Un mes después del crimen un canillita dijo que había visto manchas de sangre en la esquina de Gascón y Corrientes, donde funcionaba entonces un mercado. Una inspección ocular permitió ver que aún la vereda y el cordón de la calle presentaban una coloración diferente. La tecnología forense hizo lo suyo y se extrajo una pequeña muestra que, analizada en laboratorio, descartó que fuera sangre humana.
Por falta de un enemigo o por demasiados (se investigó la Galería 2001 donde, según otras travestis, Yésica solía vender celulares o relojes robados a clientes) no hubo nuevos sospechosos. No había un asesino perfilado, no había una escena del crimen y no había un móvil definido. Muy poco para avanzar en la causa, de modo que se optó por aquello a lo que los investigadores recurren cuando ya no hay expectativas. El 5 de noviembre de 2008 se publicó una recompensa a cambio de información sobre el asesinato de Yésica. Una persona se acercó a contar su historia.
Con la identidad preservada, un hombre dijo que escuchó que a Yésica la habían matado por quedarse con un kilogramo de cocaína. Indicó que esa frase (“Al puto feo lo hicieron puchero por quedarse con un vuelto de droga”) la dijo una travesti en una fiesta de cumpleaños y que él la había oído mientras tomaba cocaína en el baño. El relato no resultó verosímil.

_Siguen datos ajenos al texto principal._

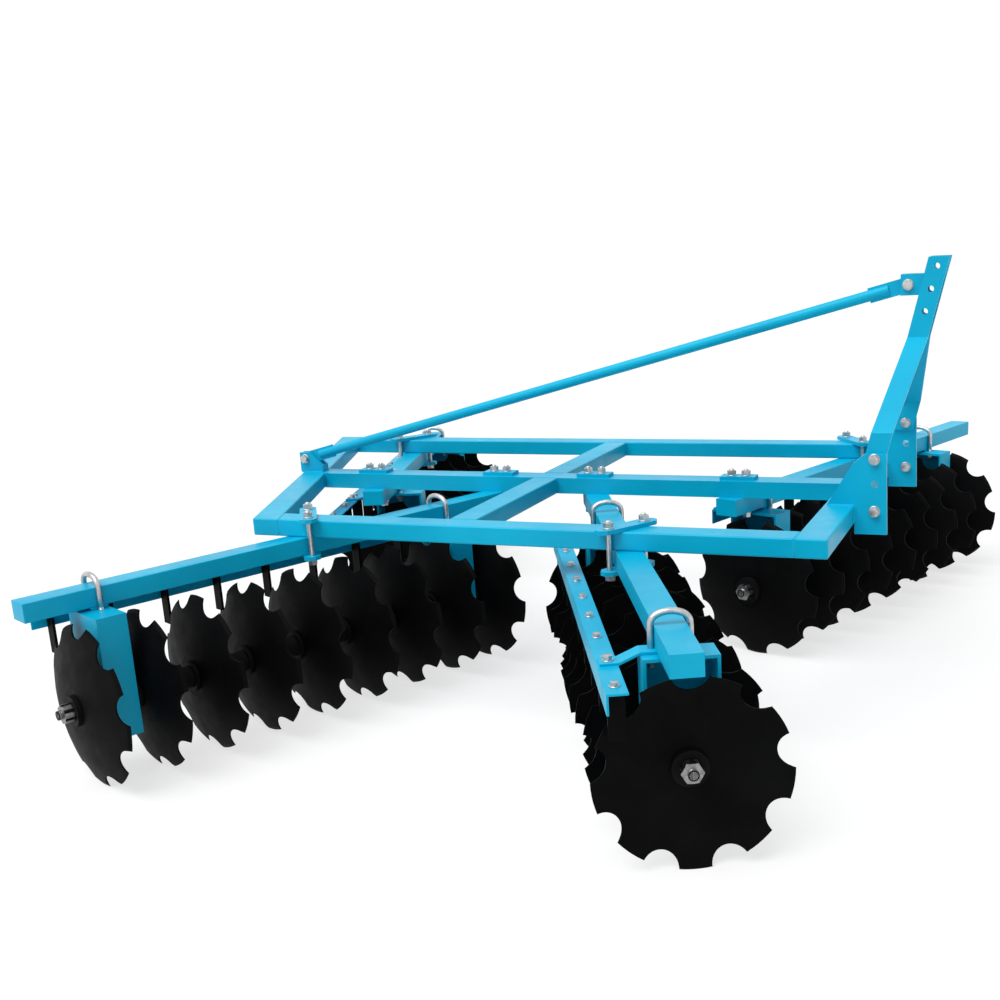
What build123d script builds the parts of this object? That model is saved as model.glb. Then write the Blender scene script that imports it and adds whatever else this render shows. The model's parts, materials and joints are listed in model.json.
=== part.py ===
# Mounted disc harrow with four gangs of notched discs, in millimetres.
# +X is the direction of travel, +Y the machine's left, +Z up, and the ground is z = 0.
import os
from math import cos, radians, sin, sqrt

from build123d import *

os.makedirs("parts", exist_ok=True)

# Discs
disc_radius = 230.0
disc_thickness = 5.0
disc_flat_radius = 62.0
disc_dish_radius = 600.0
disc_edge = 2.0
disc_bevel = 9.0
notch_count = 9
notch_radius = 44.0
notch_depth = 35.0
disc_spacing = 175.0

# Axles: a square bar with spools between the discs and a threaded end beyond each end washer
axle_square = 30.0
axle_hole_gap = 0.4
spool_radius = 32.0
spool_flange_radius = 44.0
spool_flange_width = 10.0
end_washer_radius = 44.0
end_washer_width = 12.0
end_nut_across_flats = 46.0
end_nut_height = 26.0
axle_thread_radius = 13.0
axle_end_stub = 12.0

# Hangers are channels under the beams, open to one end, with a bearing on the web
hanger_plate = 8.0
hanger_width = 176.0
hanger_depth = 86.0
hanger_offset = 5.0
hanger_bottom_z = 130.0
bearing_radius = 46.0
bearing_width = 58.0
bearing_clearance = 0.06

# Main frame of rectangular tube
frame_half_width = 780.0
frame_front_x = 1058.0
frame_top_z = 593.0
rail_width = 89.0
rail_height = 54.0
middle_member_back = 1144.0
rear_right_back = 1792.0
rear_left_back = 2415.0

# Gang beams
beam_width = 75.0
beam_height = 54.0

# Hitch
plate_thickness = 14.0
plate_half_spacing = 351.0
plate_reach = 92.0
plate_top_z = 744.0
plate_bottom_z = 509.0
plate_seat_back = 80.0
plate_upper_back = 6.0
plate_slope_length = 34.0
plate_slope_height = 27.0
mast_bolt_x = 54.0
mast_bolt_z = 728.0
hitch_bolt_x = 56.0
hitch_bolt_z = 577.0
hitch_bore_z = 657.0
hitch_bore_radius = 11.2
mast_width = 60.0
mast_thickness = 12.0
mast_lean = 57.0 / 235.0
mast_foot_z = 704.0
mast_bend_z = 800.0
mast_neck_z = 1038.0
mast_top_z = 1273.0
mast_gap = 52.0
top_bore_radius = 9.8
top_bore_z = (1245.0, 1180.0, 1115.0)
lug_bolt_x = 98.0
lug_bolt_z = 1194.0
lug_back_x = 76.0
lug_height = 62.0
lug_setback = 16.0
lug_slot_clearance = 3.0

# Stay from the mast to the rear of the frame
stay_radius = 17.0
stay_rear_back = 2083.0
stay_rear_z = 642.0
stay_end_plate = 12.0
stay_end_length = 120.0
stay_end_height = 46.0
clevis_gap = 14.0
clevis_plate = 12.0
clevis_length = 96.0

# Clamps between the beams and the outer rails, and bolts through the beams and the centre rail
clamp_width = 52.0
clamp_thickness = 12.0
clamp_top_margin = 40.0
clamp_bottom_margin = 26.0
clamp_corner = 16.0
clamp_rod_radius = 8.0
clamp_rod_tail = 8.0
rod_clearance = 2.0
centre_bolt_spacing = 48.0
centre_plate_length = 116.0
bolt_hole_gap = 0.5
nut_across_flats = 26.0
nut_height = 14.0

# Scraper bars: an angle bar behind each beam with an arm to each disc
scraper_bar_leg = 50.0
scraper_bar_thickness = 6.0
scraper_bar_behind = 147.0
scraper_bar_top_z = 456.0
scraper_arm_width = 40.0
scraper_arm_thickness = 8.0
scraper_arm_gap = 9.0
scraper_arm_bottom_z = 330.0
scraper_bar_margin = 48.0
strap_width = 50.0
strap_thickness = 8.0

# Each gang: its name, the beam's outer end (back from the frame's front, and left of centre),
# the heading of the inward direction, the beam's length, the number of discs, the first
# disc's hub from the beam's outer end, the axle's lead ahead of the beam, which side of the
# inward direction is the front (+1 left, -1 right), the dish (+1 opens outward, -1 inward),
# how far in from the middle of their free gap the hangers stand, how far in from the outer and
# the inner hanger's middle their straps lie, which way the hangers open (+1 inward, -1 outward),
# how many gaps between discs lie inward of the inner hanger's own, and how many discs at the
# inner end have no scraper
gang_columns = (
    "name", "back", "left", "heading", "length", "discs", "first", "lead", "front", "dish",
    "hanger_shift", "outer_strap", "inner_strap", "hanger_opens", "inner_gaps", "bare_discs",
)
gang_rows = (
    ("front_right", 144.0, -1587.0, 116.4, 1850.0, 9, 123.0, 20.0, -1, 1, 12.0, 15.0, 15.0, -1, 0, 0),
    ("front_left", -124.0, 1608.0, -109.0, 1781.0, 9, 329.0, 52.0, 1, 1, 4.0, -15.0, -39.0, 1, 0, 1),
    ("rear_right", 1987.0, -1579.0, 66.1, 1810.0, 9, 78.0, 87.0, -1, -1, 5.0, 15.0, 15.0, 1, 0, 0),
    ("rear_left", 2198.0, 1260.0, -72.2, 1412.0, 9, -36.0, 75.0, 1, -1, 5.0, 15.0, 15.0, 1, 1, 0),
)
gangs = [dict(zip(gang_columns, row)) for row in gang_rows]

beam_top_z = frame_top_z - rail_height
beam_bottom_z = beam_top_z - beam_height
frame_bottom_z = beam_top_z
axle_z = disc_radius
bolt_hole_radius = clamp_rod_radius + bolt_hole_gap


def save(part, name):
    part.label = name
    export_step(part, f"parts/{name}.step")


def gang_plane(gang, z=0.0):
    """The gang's own plane: its X runs inward along the beam from the outer end."""
    heading = radians(gang["heading"])
    return Plane(
        origin=(frame_front_x - gang["back"], gang["left"], z),
        x_dir=(cos(heading), sin(heading), 0),
        z_dir=(0, 0, 1),
    )


def cross_plane(gang, along):
    """A plane square to the gang's beam, facing inward, its Y up; X times "front" is ahead."""
    base = gang_plane(gang)
    origin = base.from_local_coords(Vector(along, 0, 0))
    return Plane(origin=origin, x_dir=base.y_dir, z_dir=base.x_dir)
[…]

La causa se archivó en 2013, sin embargo, en un sobre blanco rotulado como “12.084-A6” se preserva hoy la conclusión de un estudio de ADN que define un perfil genético que no le pertenece a Yésica. Sí al asesino. Lo obtuvieron durante la autopsia de una de las uñas de la mano en la que le ataron su propia bombacha y de un cabello hallado en su ombligo. Un cabello tan delgado como la esperanza de descubrir quién, dónde y por qué.